Supplied data =>

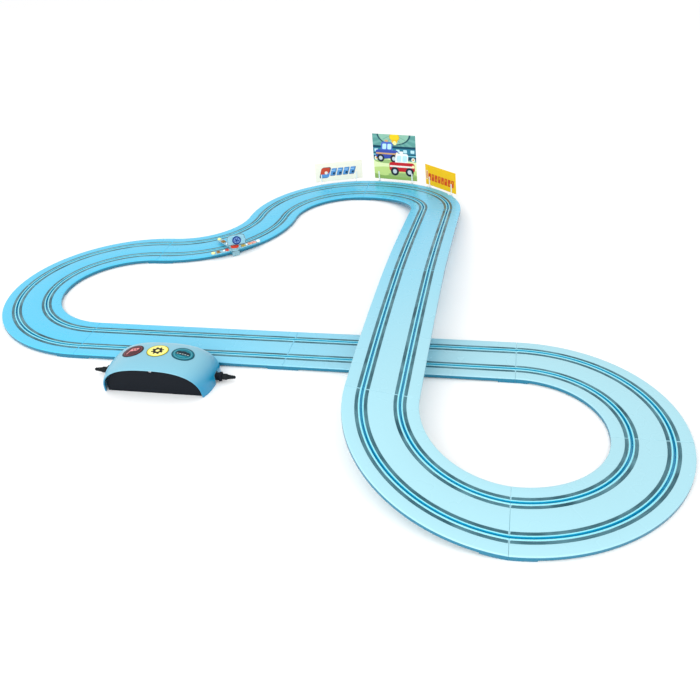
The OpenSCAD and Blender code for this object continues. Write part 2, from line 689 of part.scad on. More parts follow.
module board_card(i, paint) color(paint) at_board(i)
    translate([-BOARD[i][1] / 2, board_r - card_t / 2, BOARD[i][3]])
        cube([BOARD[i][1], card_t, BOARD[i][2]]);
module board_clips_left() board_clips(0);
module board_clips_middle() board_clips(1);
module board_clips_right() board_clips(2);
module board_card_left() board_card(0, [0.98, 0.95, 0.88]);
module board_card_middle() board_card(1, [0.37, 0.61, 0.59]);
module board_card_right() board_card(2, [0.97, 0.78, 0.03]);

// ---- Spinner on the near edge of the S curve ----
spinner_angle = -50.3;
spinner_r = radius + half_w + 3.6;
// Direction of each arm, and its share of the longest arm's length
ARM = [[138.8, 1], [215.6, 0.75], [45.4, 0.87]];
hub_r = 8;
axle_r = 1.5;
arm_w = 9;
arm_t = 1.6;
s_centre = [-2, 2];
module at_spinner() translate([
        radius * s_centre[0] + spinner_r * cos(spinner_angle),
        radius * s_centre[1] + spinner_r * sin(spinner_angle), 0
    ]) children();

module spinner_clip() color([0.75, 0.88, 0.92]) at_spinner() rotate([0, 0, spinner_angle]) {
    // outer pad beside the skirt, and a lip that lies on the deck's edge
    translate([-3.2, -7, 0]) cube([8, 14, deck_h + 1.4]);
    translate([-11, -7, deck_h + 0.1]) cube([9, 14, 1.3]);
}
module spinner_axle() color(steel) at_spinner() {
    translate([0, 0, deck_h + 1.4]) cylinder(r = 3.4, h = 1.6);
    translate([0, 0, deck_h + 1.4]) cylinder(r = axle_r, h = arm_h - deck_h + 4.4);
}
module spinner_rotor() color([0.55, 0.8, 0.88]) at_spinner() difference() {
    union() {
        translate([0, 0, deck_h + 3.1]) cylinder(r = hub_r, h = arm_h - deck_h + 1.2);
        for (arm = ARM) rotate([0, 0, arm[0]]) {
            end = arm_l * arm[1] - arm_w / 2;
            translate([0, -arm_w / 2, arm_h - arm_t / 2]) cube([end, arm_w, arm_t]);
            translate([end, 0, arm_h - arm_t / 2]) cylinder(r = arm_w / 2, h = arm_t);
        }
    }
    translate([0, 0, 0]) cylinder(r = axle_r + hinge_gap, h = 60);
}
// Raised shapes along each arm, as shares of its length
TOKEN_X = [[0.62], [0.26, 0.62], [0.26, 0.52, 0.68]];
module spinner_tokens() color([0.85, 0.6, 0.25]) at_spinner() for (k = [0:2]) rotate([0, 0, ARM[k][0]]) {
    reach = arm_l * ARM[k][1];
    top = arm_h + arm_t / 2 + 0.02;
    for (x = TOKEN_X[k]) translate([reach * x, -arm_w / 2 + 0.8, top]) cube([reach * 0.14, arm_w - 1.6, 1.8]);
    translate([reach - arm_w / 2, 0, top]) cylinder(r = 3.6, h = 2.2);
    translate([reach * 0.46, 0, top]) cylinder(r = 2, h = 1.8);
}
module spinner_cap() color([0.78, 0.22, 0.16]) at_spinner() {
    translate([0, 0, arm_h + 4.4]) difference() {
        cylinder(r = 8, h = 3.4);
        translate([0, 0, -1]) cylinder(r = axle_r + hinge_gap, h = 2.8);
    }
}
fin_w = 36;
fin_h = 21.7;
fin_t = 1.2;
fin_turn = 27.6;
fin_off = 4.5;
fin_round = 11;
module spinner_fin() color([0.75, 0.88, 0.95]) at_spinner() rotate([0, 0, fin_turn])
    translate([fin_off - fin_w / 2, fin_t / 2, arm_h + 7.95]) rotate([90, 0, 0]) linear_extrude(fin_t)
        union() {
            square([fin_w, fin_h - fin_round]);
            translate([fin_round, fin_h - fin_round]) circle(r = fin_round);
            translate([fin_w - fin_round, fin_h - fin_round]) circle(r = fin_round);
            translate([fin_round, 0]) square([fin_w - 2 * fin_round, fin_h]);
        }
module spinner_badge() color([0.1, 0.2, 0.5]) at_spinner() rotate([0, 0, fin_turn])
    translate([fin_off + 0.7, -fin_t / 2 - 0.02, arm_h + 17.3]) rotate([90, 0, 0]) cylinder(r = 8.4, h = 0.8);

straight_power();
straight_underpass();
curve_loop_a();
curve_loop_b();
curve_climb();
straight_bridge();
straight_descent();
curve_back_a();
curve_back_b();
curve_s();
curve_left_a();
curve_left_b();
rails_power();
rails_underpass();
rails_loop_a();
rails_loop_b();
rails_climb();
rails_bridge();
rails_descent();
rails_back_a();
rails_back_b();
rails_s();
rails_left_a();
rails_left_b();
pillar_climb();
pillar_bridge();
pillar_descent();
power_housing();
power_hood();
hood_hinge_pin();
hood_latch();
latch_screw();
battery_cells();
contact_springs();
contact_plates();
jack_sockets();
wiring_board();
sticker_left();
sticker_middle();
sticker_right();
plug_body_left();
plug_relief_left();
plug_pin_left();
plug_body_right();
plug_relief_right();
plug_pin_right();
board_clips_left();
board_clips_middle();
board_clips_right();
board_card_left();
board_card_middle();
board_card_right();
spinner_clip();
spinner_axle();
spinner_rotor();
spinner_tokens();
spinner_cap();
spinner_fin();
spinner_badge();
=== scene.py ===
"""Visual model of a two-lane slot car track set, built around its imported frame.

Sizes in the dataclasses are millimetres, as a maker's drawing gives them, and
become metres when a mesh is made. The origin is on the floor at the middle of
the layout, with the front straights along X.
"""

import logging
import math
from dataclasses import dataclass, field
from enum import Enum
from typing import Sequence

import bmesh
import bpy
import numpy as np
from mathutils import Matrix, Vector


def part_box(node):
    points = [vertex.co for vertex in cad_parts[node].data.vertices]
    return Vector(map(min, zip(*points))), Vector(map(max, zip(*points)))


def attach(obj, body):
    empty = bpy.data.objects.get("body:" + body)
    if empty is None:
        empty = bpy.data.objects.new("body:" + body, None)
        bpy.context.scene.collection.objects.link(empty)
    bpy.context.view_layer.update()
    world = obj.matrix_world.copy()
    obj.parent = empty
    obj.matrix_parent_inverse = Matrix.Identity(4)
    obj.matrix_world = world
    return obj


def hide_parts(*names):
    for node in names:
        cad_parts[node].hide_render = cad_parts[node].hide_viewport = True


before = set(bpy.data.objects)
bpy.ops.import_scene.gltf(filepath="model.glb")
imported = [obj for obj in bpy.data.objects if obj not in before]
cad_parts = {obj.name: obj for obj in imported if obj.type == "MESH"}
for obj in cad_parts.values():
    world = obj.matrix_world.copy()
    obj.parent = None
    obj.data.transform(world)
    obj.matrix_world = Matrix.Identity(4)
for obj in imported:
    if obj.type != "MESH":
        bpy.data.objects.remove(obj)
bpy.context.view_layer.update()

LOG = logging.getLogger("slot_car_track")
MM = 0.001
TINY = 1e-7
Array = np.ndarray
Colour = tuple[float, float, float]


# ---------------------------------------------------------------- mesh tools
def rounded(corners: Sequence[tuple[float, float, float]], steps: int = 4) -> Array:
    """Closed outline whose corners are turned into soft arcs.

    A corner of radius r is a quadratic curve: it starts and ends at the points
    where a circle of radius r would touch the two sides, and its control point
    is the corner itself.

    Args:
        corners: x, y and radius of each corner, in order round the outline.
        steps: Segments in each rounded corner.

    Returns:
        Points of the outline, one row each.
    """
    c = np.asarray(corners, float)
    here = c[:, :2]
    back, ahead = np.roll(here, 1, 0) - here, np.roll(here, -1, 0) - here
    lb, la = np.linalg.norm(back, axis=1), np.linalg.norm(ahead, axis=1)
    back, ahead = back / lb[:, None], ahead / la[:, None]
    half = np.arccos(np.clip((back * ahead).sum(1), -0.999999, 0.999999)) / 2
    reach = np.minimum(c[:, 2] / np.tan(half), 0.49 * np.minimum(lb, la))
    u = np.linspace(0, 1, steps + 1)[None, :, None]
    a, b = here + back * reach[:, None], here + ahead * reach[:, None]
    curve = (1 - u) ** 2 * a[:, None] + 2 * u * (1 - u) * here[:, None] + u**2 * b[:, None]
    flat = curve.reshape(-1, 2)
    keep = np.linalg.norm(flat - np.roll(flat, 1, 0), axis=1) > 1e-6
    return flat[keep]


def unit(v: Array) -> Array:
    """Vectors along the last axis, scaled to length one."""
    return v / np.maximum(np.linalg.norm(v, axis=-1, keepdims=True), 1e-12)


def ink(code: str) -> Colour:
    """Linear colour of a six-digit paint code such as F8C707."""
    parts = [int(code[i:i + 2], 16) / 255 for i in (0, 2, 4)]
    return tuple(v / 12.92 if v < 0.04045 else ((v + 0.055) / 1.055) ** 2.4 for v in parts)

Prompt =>
Of the lines above, extract only those from the line with "straight_power();" to the line with "for node in", both included, exactly as written.

Result =>
straight_power();
straight_underpass();
curve_loop_a();
curve_loop_b();
curve_climb();
straight_bridge();
straight_descent();
curve_back_a();
curve_back_b();
curve_s();
curve_left_a();
curve_left_b();
rails_power();
rails_underpass();
rails_loop_a();
rails_loop_b();
rails_climb();
rails_bridge();
rails_descent();
rails_back_a();
rails_back_b();
rails_s();
rails_left_a();
rails_left_b();
pillar_climb();
pillar_bridge();
pillar_descent();
power_housing();
power_hood();
hood_hinge_pin();
hood_latch();
latch_screw();
battery_cells();
contact_springs();
contact_plates();
jack_sockets();
wiring_board();
sticker_left();
sticker_middle();
sticker_right();
plug_body_left();
plug_relief_left();
plug_pin_left();
plug_body_right();
plug_relief_right();
plug_pin_right();
board_clips_left();
board_clips_middle();
board_clips_right();
board_card_left();
board_card_middle();
board_card_right();
spinner_clip();
spinner_axle();
spinner_rotor();
spinner_tokens();
spinner_cap();
spinner_fin();
spinner_badge();
=== scene.py ===
"""Visual model of a two-lane slot car track set, built around its imported frame.

Sizes in the dataclasses are millimetres, as a maker's drawing gives them, and
become metres when a mesh is made. The origin is on the floor at the middle of
the layout, with the front straights along X.
"""

import logging
import math
from dataclasses import dataclass, field
from enum import Enum
from typing import Sequence

import bmesh
import bpy
import numpy as np
from mathutils import Matrix, Vector


def part_box(node):
    points = [vertex.co for vertex in cad_parts[node].data.vertices]
    return Vector(map(min, zip(*points))), Vector(map(max, zip(*points)))


def attach(obj, body):
    empty = bpy.data.objects.get("body:" + body)
    if empty is None:
        empty = bpy.data.objects.new("body:" + body, None)
        bpy.context.scene.collection.objects.link(empty)
    bpy.context.view_layer.update()
    world = obj.matrix_world.copy()
    obj.parent = empty
    obj.matrix_parent_inverse = Matrix.Identity(4)
    obj.matrix_world = world
    return obj


def hide_parts(*names):
    for node in names:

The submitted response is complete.